The launch of the Jupiter Plan introduces the $JUP Governance Token, Jupiter Start, and Jupiter Labs. The $JUP token aims to attract capital and users to Solana, fostering momentum for new ecosystem tokens and a vibrant community. The Jupiter Start initiative reshapes the launchpad experience, focusing on long-term project success, community support, and ecosystem health. Collaborating with the community and JUP DAO, Jupiter Labs plans to unveil DeFi protocols, enriching Solana's DeFi ecosystem.
One of the two initiatives of Jupiter Labs involves launching an LP to traders perpetual exchange that offers up to 100x leverage. Unlike traditional AMMs, by utilizing pool liquidity and oracles, it ensures zero price impact, zero slippage, and deep liquidity.

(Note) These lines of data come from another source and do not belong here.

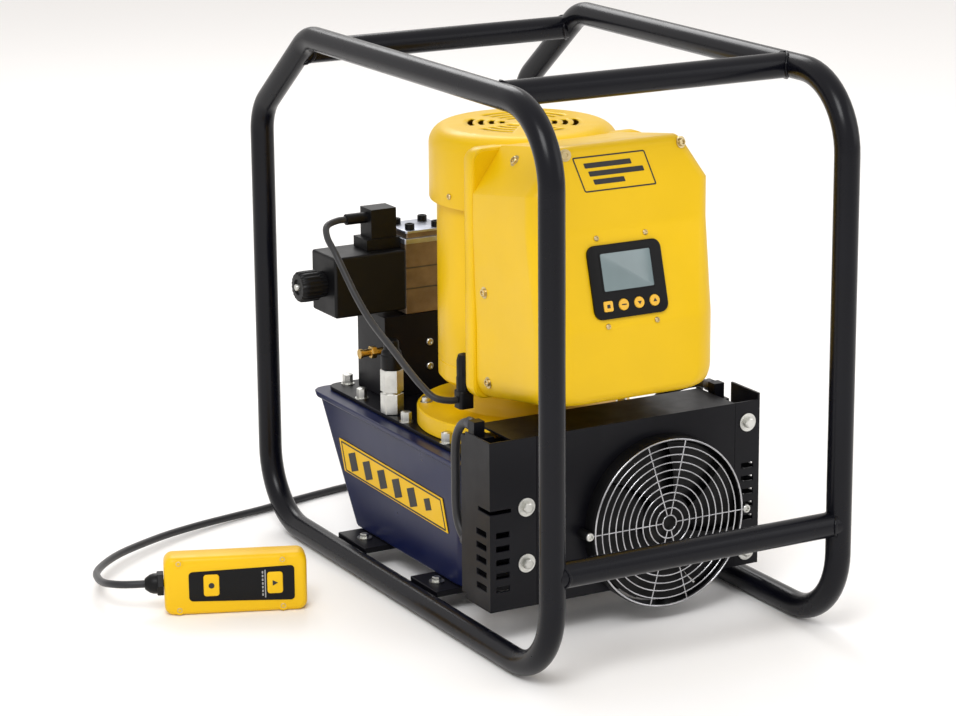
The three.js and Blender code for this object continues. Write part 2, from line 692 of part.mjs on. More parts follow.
// ---------------------------------------------------------------- assembly
const COLOURS = {
  black_tube: [0x15161c, 0.35, 0.2], black_sheet: [0x17181b, 0.45, 0.2], black_plastic: [0x1a1b1d, 0.55, 0],
  navy_paint: [0x141b3c, 0.4, 0.1], yellow_paint: [0xf2c811, 0.4, 0], yellow_plastic: [0xf5c400, 0.45, 0],
  amber_key: [0xe09a1a, 0.4, 0], screen_glass: [0x9fb2b5, 0.2, 0], chrome_wire: [0xc8c8c8, 0.2, 1],
  zinc_steel: [0xa9aaa6, 0.35, 1], brass: [0xb98b3e, 0.35, 1], dark_steel: [0x3a3c40, 0.4, 0.9],
  cord_rubber: [0x17171a, 0.6, 0], valve_metal: [0x8b7a66, 0.45, 0.7],
  circuit_green: [0x1f5a34, 0.5, 0],
};

const part = new THREE.Group();

function add(name, slot, shape) {
  const mesh = shape.getMesh();
  const g = new THREE.BufferGeometry();
  g.setAttribute('position', new THREE.BufferAttribute(new Float32Array(mesh.vertProperties), 3));
  g.setIndex(Array.from(mesh.triVerts));
  const flat = g.toNonIndexed();
  flat.computeVertexNormals();
  const [color, roughness, metalness] = COLOURS[slot];
  const material = new THREE.MeshStandardMaterial({ color, roughness, metalness, name: slot });
  const node = new THREE.Mesh(flat, material);
  node.name = name;
  part.add(node);
}

function addCage() {
  add('left_side_hoop', 'black_tube', sideHoop(-CAGE.x));
  add('right_side_hoop', 'black_tube', sideHoop(CAGE.x));
  add('top_front_cross_tube', 'black_tube', crossTube(-212, CAGE.high));
  add('top_rear_cross_tube', 'black_tube', crossTube(215, 543.2));
  add('lower_front_cross_tube', 'black_tube', crossTube(-CAGE.y, 118.6));
  add('front_base_bar', 'black_sheet', baseBar(-58, 0));
  add('rear_base_bar', 'black_sheet', baseBar(103, 168));
}

function addTank() {
  add('reservoir_tank', 'navy_paint', reservoirTank());
  add('tank_cover_plate', 'black_sheet', coverPlate());
  add('filler_breather_cap', 'black_plastic', fillCap());
  add('drain_plug', 'zinc_steel', drainPlug());
  add('tank_label_plate', 'yellow_plastic', tankLabel());
  add('pump_block', 'dark_steel', pumpBlock());
}

function addMotor() {
  add('pump_adapter_disc', 'yellow_paint', pumpAdapterDisc());
  add('motor_housing', 'yellow_paint', motorHousing());
  add('motor_stator', 'dark_steel', motorStator());
  add('motor_rotor_shaft', 'dark_steel', motorRotorShaft());
  add('motor_cooling_fan', 'black_plastic', motorCoolingFan());
  add('motor_fan_cover', 'yellow_paint', motorFanCover());
}

function addElectricalBox() {
  add('enclosure_rear_shell', 'yellow_paint', enclosureRearShell());
  add('enclosure_front_cover', 'yellow_paint', enclosureFrontCover());
  add('control_board', 'circuit_green', controlBoard());
  add('display_bezel', 'black_plastic', displayBezel());
  add('lcd_screen', 'screen_glass', lcdScreen());
  KEY_SPOTS.forEach((x, i) => add(`display_key_${i + 1}`, 'amber_key', displayKey(x)));
  add('pendant_cord_gland', 'black_plastic', boxGland(290));
  add('mains_cord_gland', 'black_plastic', boxGland(330));
}

function addValves() {
  add('valve_manifold', 'black_sheet', valveManifold());
  add('directional_valve_body', 'valve_metal', directionalValveBody());
  add('solenoid_housing', 'black_plastic', solenoidHousing());
  add('solenoid_end_knob', 'black_plastic', solenoidKnob());
  add('manual_override_pin', 'zinc_steel', overridePin());
  add('solenoid_connector', 'black_plastic', solenoidConnector());
  add('solenoid_lead', 'cord_rubber', solenoidLead());
  add('lead_gland', 'black_plastic', leadGland());
  add('hex_adapter', 'zinc_steel', hexAdapter());
  add('pressure_transducer', 'black_plastic', pressureTransducer());
  add('relief_valve_adjuster', 'brass', reliefAdjuster());
}

function addCooler() {
  add('cooler_left_bracket', 'black_sheet', coolerBracket(BRACKETS.left).mirror([1, 0, 0]));
  add('cooler_right_bracket', 'black_sheet', coolerBracket(BRACKETS.right));
  add('cooler_front_panel', 'black_sheet', coolerFrontPanel());
  add('heat_exchanger_core', 'black_sheet', heatExchangerCore());
  add('fan_shroud', 'black_plastic', fanShroud());
  add('fan_motor', 'black_plastic', fanMotor());
  add('fan_blades', 'black_plastic', fanBlades());
  add('fan_guard', 'chrome_wire', fanGuard());
  add('cooler_supply_hose', 'cord_rubber', supplyHose());
  add('cooler_return_hose', 'cord_rubber', returnHose());
}

function addPendant() {
  add('pendant_rear_case', 'yellow_plastic', pendantRearCase());
  add('pendant_front_case', 'yellow_plastic', pendantFrontCase());
  add('pendant_keypad', 'black_plastic', pendantKeypad());
  add('pendant_stop_button', 'yellow_plastic', pendantButton(-25));
  add('pendant_advance_button', 'yellow_plastic', pendantButton(40));
  add('pendant_gland', 'black_plastic', pendantGland());
  add('pendant_cord_from_box', 'cord_rubber', cordFromBox());
  add('pendant_cord_coil', 'cord_rubber', cordCoil());
  add('pendant_cord_to_pendant', 'cord_rubber', cordToPendant());
}

addCage();
addTank();
addMotor();
addElectricalBox();
addValves();
addCooler();
addPendant();

export default part;
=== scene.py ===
"""Looks for an electric hydraulic power unit in a roll cage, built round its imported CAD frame.

Lengths are millimetres in the part's frame (+Z up, the cooler fan faces -Y), times MM where
Blender wants metres.
"""
import json
import math

import bmesh
import bpy
from mathutils import Matrix, Vector

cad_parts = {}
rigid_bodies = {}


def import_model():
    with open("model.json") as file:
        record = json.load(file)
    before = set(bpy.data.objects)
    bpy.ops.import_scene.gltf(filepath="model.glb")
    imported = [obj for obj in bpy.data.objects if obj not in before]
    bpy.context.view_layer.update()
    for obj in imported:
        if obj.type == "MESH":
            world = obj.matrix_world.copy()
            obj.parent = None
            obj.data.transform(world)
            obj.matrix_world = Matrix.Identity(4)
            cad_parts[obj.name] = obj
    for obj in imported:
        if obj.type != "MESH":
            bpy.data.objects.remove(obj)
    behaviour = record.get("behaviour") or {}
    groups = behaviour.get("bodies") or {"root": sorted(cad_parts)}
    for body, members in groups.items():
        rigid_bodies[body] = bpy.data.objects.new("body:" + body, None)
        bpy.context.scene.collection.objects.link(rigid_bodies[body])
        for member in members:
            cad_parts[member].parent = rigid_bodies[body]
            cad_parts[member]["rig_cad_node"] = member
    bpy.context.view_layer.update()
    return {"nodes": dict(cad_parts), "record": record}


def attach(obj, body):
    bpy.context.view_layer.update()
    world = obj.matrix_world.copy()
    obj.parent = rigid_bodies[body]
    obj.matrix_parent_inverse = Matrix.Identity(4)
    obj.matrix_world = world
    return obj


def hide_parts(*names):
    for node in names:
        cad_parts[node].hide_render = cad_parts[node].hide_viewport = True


MM = 0.001
UNIT = "unit"
LEFT = (-1, 0, 0)
FRONT = (0, -1, 0)
TUBE_R = 12.7
CAGE = {"x": 164, "y": 312, "low": 12.7, "high": 562.7, "bend": 75}
CHAMFER = {"y": 122, "z": 95, "bend": 50}
TANK = {"low": 25.4, "rise": 134.6, "half": 125, "flare": 5}
MOTOR_Y = 28
HOOD = {"flat": 77.7, "round": 20, "top": 483}
SOLENOID = {"y": 197, "z": 295}
ADAPTER = (-108, 122, 0)
FAN_X, FAN_Z = 44, 104
PLATE_TOP = 164.3
COIL = {"x": 250, "y": 190, "inner": 43.9, "pitch": 8.2, "layers": 4, "turns": 3}
CORD_R = 4
LEAD_R = 3.6
HOSE_R = 4.6
LABEL_THICK = 1.55

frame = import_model()
nodes = frame["nodes"]


# -------- camera
def make_camera():
    """A long lens from the front left, a little above the cage."""
    azimuth, drop, roll = math.radians(28.78), math.radians(14.96), math.radians(-0.45)
    ahead = Vector((math.sin(azimuth) * math.cos(drop), math.cos(azimuth) * math.cos(drop), -math.sin(drop)))
    level = Vector((math.cos(azimuth), -math.sin(azimuth), 0))
    above = level.cross(ahead)
    right = level * math.cos(roll) + above * math.sin(roll)
    up = above * math.cos(roll) - level * math.sin(roll)
    data = bpy.data.cameras.new("camera")
    data.lens = 115.84
    data.sensor_width = 36
    camera = bpy.data.objects.new("camera", data)
    turn = Matrix((right, up, -ahead)).transposed().to_4x4()
    camera.matrix_world = Matrix.Translation((-1.5438, -2.6822, 1.0654)) @ turn
    bpy.context.scene.collection.objects.link(camera)
    bpy.context.scene.camera = camera


make_camera()
bpy.context.scene.view_settings.view_transform = "Standard"


# -------- node helpers for materials
def new_material(name, color, roughness, metallic=0.0, coat=0.0, sheen=0.0):
    mat = bpy.data.materials.new(name)
    mat.use_nodes = True
    shader = mat.node_tree.nodes["Principled BSDF"]
    shader.inputs["Base Color"].default_value = (*color, 1)
    shader.inputs["Roughness"].default_value = roughness
    shader.inputs["Metallic"].default_value = metallic
    shader.inputs["Coat Weight"].default_value = coat
    shader.inputs["Coat Roughness"].default_value = 0.12
    shader.inputs["Sheen Weight"].default_value = sheen
    mat.diffuse_color = (*color, 1)
    return mat, shader


def add_noise(mat, scale, detail=4.0, stretch=(1, 1, 1)):
    tree = mat.node_tree
    place = tree.nodes.new("ShaderNodeTexCoord")
    mapping = tree.nodes.new("ShaderNodeMapping")
    mapping.inputs["Scale"].default_value = stretch
    noise = tree.nodes.new("ShaderNodeTexNoise")
    noise.inputs["Scale"].default_value = scale
    noise.inputs["Detail"].default_value = detail
    tree.links.new(place.outputs["Object"], mapping.inputs["Vector"])
    tree.links.new(mapping.outputs["Vector"], noise.inputs["Vector"])
    return noise


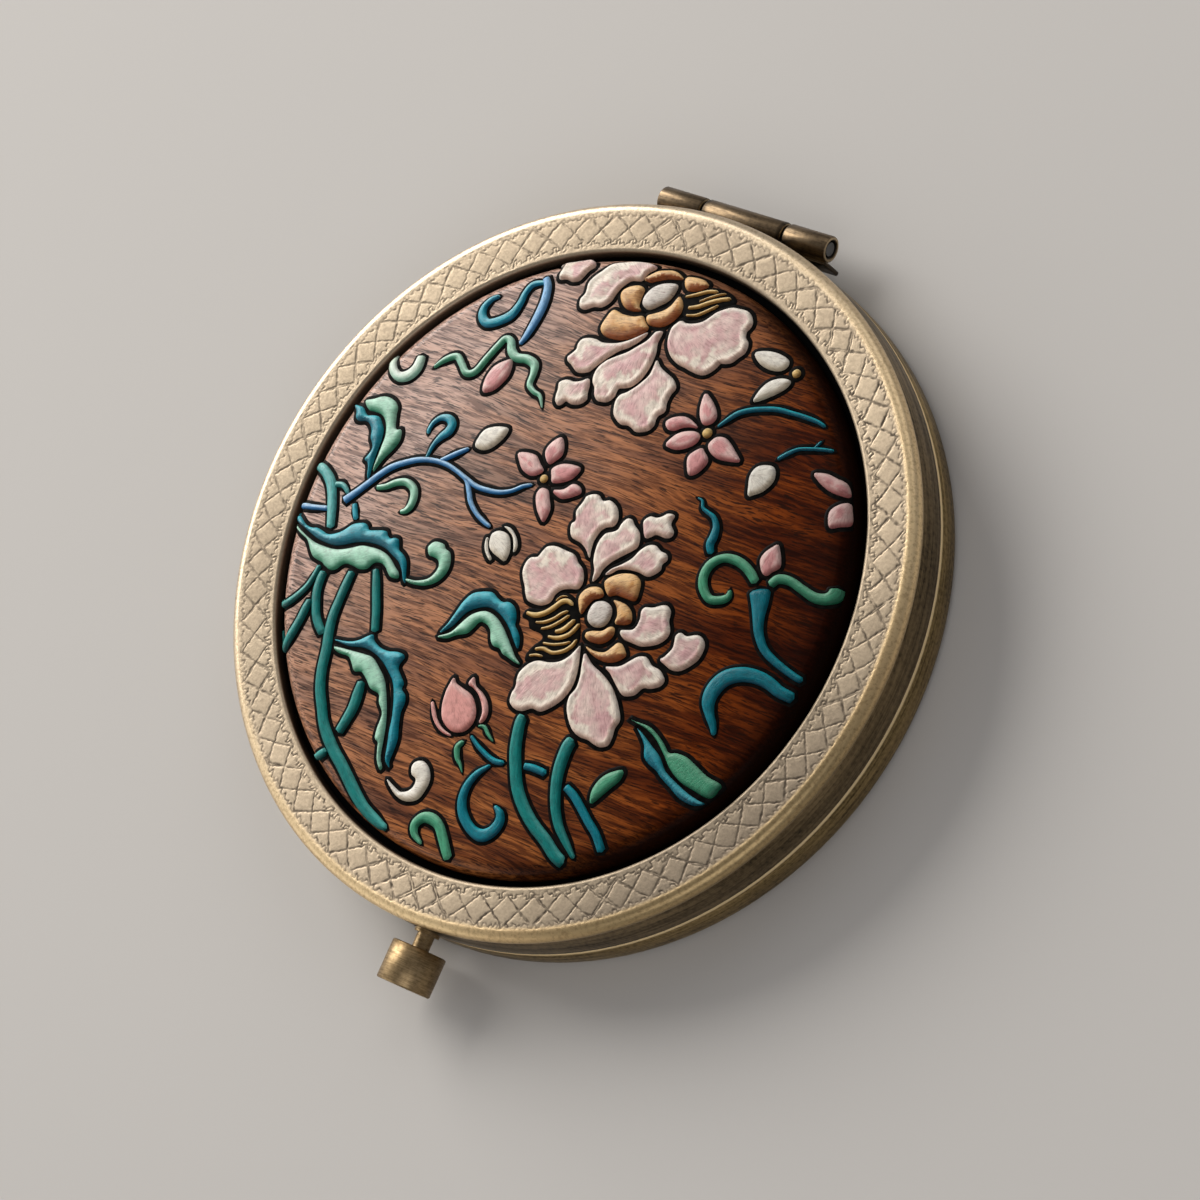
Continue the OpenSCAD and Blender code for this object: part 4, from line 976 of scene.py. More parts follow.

Oracles are supposed to enable stable market operations during liquidations and stop-loss events, removing risks of position bankruptcy and LP pool fund loss. Users can open and close positions in one simple step, eliminating the need for additional accounts or deposits. With Jupiter Swap integration, any Solana token can be used to open positions. The LP pool is also integrated with Jupiter to provide liquidity to the broader Solana ecosystem. Jupiter users can swap using the liquidity from the LP pool.
As the crypto space evolves, there’s a clear trend toward the proliferation of crypto derivatives products. Perpetual DEXs represent a substantial step in this direction, highlighting the industry’s recognition of the vast potential that derivative instruments hold.
The recent developments on the perpetual DEX model, based on Solana, not only provide a glimpse into the forefront of decentralized technology but also underscore the significant progress made while illuminating the path that lies ahead. The potential of crypto derivatives, exemplified by perpetual DEXs, extends well beyond their current state, with ongoing innovations and refinements expected to further shape the landscape.